**Recorded data**.
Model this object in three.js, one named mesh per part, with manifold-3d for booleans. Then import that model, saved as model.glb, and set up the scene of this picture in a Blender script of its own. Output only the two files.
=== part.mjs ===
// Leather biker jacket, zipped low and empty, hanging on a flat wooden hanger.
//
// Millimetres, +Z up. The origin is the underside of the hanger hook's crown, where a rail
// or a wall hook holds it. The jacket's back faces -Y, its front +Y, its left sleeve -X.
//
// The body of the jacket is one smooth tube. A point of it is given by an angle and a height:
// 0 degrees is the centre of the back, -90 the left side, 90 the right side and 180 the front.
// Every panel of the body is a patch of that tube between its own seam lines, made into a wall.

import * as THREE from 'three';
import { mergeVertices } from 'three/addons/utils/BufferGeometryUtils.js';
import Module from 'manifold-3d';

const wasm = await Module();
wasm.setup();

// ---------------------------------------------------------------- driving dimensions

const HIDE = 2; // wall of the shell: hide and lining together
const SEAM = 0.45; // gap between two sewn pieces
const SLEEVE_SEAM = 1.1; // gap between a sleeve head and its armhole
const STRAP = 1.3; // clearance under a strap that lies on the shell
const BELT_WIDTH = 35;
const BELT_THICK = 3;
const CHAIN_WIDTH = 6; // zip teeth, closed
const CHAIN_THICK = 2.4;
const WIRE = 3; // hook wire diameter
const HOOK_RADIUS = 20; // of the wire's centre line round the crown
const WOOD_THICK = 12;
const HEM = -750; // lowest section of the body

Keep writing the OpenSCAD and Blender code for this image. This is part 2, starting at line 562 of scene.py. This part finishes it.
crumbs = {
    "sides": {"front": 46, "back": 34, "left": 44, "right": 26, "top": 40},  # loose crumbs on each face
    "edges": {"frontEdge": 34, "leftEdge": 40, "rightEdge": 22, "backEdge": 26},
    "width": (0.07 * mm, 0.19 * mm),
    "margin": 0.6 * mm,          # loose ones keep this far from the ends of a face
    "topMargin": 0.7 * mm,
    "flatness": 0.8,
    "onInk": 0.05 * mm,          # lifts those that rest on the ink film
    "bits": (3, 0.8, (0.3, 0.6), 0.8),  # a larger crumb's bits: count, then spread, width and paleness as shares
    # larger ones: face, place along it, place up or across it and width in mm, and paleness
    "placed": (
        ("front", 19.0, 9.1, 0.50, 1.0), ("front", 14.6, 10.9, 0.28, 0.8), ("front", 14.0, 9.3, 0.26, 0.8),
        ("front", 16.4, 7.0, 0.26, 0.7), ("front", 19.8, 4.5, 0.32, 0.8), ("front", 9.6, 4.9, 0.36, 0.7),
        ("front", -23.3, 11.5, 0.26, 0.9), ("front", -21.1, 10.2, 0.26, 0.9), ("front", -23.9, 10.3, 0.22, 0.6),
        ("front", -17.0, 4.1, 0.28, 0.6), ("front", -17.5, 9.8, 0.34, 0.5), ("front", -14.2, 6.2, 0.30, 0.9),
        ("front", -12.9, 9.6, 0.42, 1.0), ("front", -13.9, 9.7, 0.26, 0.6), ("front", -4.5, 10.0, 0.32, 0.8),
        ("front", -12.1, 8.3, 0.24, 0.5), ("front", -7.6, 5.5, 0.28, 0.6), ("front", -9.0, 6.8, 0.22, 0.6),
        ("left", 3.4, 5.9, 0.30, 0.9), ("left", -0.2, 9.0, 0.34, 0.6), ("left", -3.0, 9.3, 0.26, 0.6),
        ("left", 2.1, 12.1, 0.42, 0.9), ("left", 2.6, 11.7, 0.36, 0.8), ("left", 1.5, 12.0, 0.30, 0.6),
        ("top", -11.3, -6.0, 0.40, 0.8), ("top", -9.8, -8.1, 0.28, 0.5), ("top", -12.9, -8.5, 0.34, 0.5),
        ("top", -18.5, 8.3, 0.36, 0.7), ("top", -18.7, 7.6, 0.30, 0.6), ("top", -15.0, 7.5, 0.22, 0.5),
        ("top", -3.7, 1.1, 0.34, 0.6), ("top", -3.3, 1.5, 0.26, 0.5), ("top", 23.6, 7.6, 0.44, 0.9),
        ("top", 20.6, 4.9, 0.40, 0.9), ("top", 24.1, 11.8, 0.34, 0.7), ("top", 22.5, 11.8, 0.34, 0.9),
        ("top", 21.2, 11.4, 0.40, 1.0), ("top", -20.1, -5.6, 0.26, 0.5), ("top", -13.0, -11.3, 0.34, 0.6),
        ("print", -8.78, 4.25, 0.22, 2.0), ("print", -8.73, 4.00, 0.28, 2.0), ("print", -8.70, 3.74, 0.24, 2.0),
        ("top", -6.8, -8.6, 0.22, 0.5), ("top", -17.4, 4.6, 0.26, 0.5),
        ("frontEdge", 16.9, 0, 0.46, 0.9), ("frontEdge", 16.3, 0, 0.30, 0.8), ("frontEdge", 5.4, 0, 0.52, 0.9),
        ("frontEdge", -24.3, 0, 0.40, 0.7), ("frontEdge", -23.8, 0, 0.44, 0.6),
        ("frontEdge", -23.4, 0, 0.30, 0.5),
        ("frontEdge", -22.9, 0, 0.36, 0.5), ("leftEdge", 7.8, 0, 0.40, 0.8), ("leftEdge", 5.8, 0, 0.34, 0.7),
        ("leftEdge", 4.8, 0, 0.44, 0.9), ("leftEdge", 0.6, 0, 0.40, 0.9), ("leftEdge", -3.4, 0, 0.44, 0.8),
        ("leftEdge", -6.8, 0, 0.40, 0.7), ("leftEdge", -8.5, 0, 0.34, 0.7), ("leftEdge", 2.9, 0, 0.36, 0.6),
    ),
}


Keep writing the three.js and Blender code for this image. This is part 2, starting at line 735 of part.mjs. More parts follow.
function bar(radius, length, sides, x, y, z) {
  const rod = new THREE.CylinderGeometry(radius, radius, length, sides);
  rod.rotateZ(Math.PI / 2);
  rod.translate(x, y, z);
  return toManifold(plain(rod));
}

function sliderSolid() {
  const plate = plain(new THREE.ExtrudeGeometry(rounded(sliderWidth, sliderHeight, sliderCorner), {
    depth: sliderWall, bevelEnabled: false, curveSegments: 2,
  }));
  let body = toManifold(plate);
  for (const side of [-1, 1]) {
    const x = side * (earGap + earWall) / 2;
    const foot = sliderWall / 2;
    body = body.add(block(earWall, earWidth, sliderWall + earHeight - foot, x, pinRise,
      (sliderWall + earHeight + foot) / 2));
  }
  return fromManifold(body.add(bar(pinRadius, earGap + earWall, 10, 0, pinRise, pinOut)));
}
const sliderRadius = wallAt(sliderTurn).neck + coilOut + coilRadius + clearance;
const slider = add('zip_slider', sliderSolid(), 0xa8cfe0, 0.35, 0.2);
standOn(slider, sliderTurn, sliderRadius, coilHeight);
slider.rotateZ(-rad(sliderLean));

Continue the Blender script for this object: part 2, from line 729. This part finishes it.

**Given instruction**. Word for word, extract all the records.

**Answer**.
Model this object in three.js, one named mesh per part, with manifold-3d for booleans. Then import that model, saved as model.glb, and set up the scene of this picture in a Blender script of its own. Output only the two files.
=== part.mjs ===
// Leather biker jacket, zipped low and empty, hanging on a flat wooden hanger.
//
// Millimetres, +Z up. The origin is the underside of the hanger hook's crown, where a rail
// or a wall hook holds it. The jacket's back faces -Y, its front +Y, its left sleeve -X.
//
// The body of the jacket is one smooth tube. A point of it is given by an angle and a height:
// 0 degrees is the centre of the back, -90 the left side, 90 the right side and 180 the front.
// Every panel of the body is a patch of that tube between its own seam lines, made into a wall.

import * as THREE from 'three';
import { mergeVertices } from 'three/addons/utils/BufferGeometryUtils.js';
import Module from 'manifold-3d';

const wasm = await Module();
wasm.setup();

// ---------------------------------------------------------------- driving dimensions

const HIDE = 2; // wall of the shell: hide and lining together
const SEAM = 0.45; // gap between two sewn pieces
const SLEEVE_SEAM = 1.1; // gap between a sleeve head and its armhole
const STRAP = 1.3; // clearance under a strap that lies on the shell
const BELT_WIDTH = 35;
const BELT_THICK = 3;
const CHAIN_WIDTH = 6; // zip teeth, closed
const CHAIN_THICK = 2.4;
const WIRE = 3; // hook wire diameter
const HOOK_RADIUS = 20; // of the wire's centre line round the crown
const WOOD_THICK = 12;
const HEM = -750; // lowest section of the body

Keep writing the OpenSCAD and Blender code for this image. This is part 2, starting at line 562 of scene.py. This part finishes it.
crumbs = {
    "sides": {"front": 46, "back": 34, "left": 44, "right": 26, "top": 40},  # loose crumbs on each face
    "edges": {"frontEdge": 34, "leftEdge": 40, "rightEdge": 22, "backEdge": 26},
    "width": (0.07 * mm, 0.19 * mm),
    "margin": 0.6 * mm,          # loose ones keep this far from the ends of a face
    "topMargin": 0.7 * mm,
    "flatness": 0.8,
    "onInk": 0.05 * mm,          # lifts those that rest on the ink film
    "bits": (3, 0.8, (0.3, 0.6), 0.8),  # a larger crumb's bits: count, then spread, width and paleness as shares
    # larger ones: face, place along it, place up or across it and width in mm, and paleness
    "placed": (
        ("front", 19.0, 9.1, 0.50, 1.0), ("front", 14.6, 10.9, 0.28, 0.8), ("front", 14.0, 9.3, 0.26, 0.8),
        ("front", 16.4, 7.0, 0.26, 0.7), ("front", 19.8, 4.5, 0.32, 0.8), ("front", 9.6, 4.9, 0.36, 0.7),
        ("front", -23.3, 11.5, 0.26, 0.9), ("front", -21.1, 10.2, 0.26, 0.9), ("front", -23.9, 10.3, 0.22, 0.6),
        ("front", -17.0, 4.1, 0.28, 0.6), ("front", -17.5, 9.8, 0.34, 0.5), ("front", -14.2, 6.2, 0.30, 0.9),
        ("front", -12.9, 9.6, 0.42, 1.0), ("front", -13.9, 9.7, 0.26, 0.6), ("front", -4.5, 10.0, 0.32, 0.8),
        ("front", -12.1, 8.3, 0.24, 0.5), ("front", -7.6, 5.5, 0.28, 0.6), ("front", -9.0, 6.8, 0.22, 0.6),
        ("left", 3.4, 5.9, 0.30, 0.9), ("left", -0.2, 9.0, 0.34, 0.6), ("left", -3.0, 9.3, 0.26, 0.6),
        ("left", 2.1, 12.1, 0.42, 0.9), ("left", 2.6, 11.7, 0.36, 0.8), ("left", 1.5, 12.0, 0.30, 0.6),
        ("top", -11.3, -6.0, 0.40, 0.8), ("top", -9.8, -8.1, 0.28, 0.5), ("top", -12.9, -8.5, 0.34, 0.5),
        ("top", -18.5, 8.3, 0.36, 0.7), ("top", -18.7, 7.6, 0.30, 0.6), ("top", -15.0, 7.5, 0.22, 0.5),
        ("top", -3.7, 1.1, 0.34, 0.6), ("top", -3.3, 1.5, 0.26, 0.5), ("top", 23.6, 7.6, 0.44, 0.9),
        ("top", 20.6, 4.9, 0.40, 0.9), ("top", 24.1, 11.8, 0.34, 0.7), ("top", 22.5, 11.8, 0.34, 0.9),
        ("top", 21.2, 11.4, 0.40, 1.0), ("top", -20.1, -5.6, 0.26, 0.5), ("top", -13.0, -11.3, 0.34, 0.6),
        ("print", -8.78, 4.25, 0.22, 2.0), ("print", -8.73, 4.00, 0.28, 2.0), ("print", -8.70, 3.74, 0.24, 2.0),
        ("top", -6.8, -8.6, 0.22, 0.5), ("top", -17.4, 4.6, 0.26, 0.5),
        ("frontEdge", 16.9, 0, 0.46, 0.9), ("frontEdge", 16.3, 0, 0.30, 0.8), ("frontEdge", 5.4, 0, 0.52, 0.9),
        ("frontEdge", -24.3, 0, 0.40, 0.7), ("frontEdge", -23.8, 0, 0.44, 0.6),
        ("frontEdge", -23.4, 0, 0.30, 0.5),
        ("frontEdge", -22.9, 0, 0.36, 0.5), ("leftEdge", 7.8, 0, 0.40, 0.8), ("leftEdge", 5.8, 0, 0.34, 0.7),
        ("leftEdge", 4.8, 0, 0.44, 0.9), ("leftEdge", 0.6, 0, 0.40, 0.9), ("leftEdge", -3.4, 0, 0.44, 0.8),
        ("leftEdge", -6.8, 0, 0.40, 0.7), ("leftEdge", -8.5, 0, 0.34, 0.7), ("leftEdge", 2.9, 0, 0.36, 0.6),
    ),
}


Keep writing the three.js and Blender code for this image. This is part 2, starting at line 735 of part.mjs. More parts follow.
function bar(radius, length, sides, x, y, z) {
  const rod = new THREE.CylinderGeometry(radius, radius, length, sides);
  rod.rotateZ(Math.PI / 2);
  rod.translate(x, y, z);
  return toManifold(plain(rod));
}

function sliderSolid() {
  const plate = plain(new THREE.ExtrudeGeometry(rounded(sliderWidth, sliderHeight, sliderCorner), {
    depth: sliderWall, bevelEnabled: false, curveSegments: 2,
  }));
  let body = toManifold(plate);
  for (const side of [-1, 1]) {
    const x = side * (earGap + earWall) / 2;
    const foot = sliderWall / 2;
    body = body.add(block(earWall, earWidth, sliderWall + earHeight - foot, x, pinRise,
      (sliderWall + earHeight + foot) / 2));
  }
  return fromManifold(body.add(bar(pinRadius, earGap + earWall, 10, 0, pinRise, pinOut)));
}
const sliderRadius = wallAt(sliderTurn).neck + coilOut + coilRadius + clearance;
const slider = add('zip_slider', sliderSolid(), 0xa8cfe0, 0.35, 0.2);
standOn(slider, sliderTurn, sliderRadius, coilHeight);
slider.rotateZ(-rad(sliderLean));

Continue the Blender script for this object: part 2, from line 729. This part finishes it.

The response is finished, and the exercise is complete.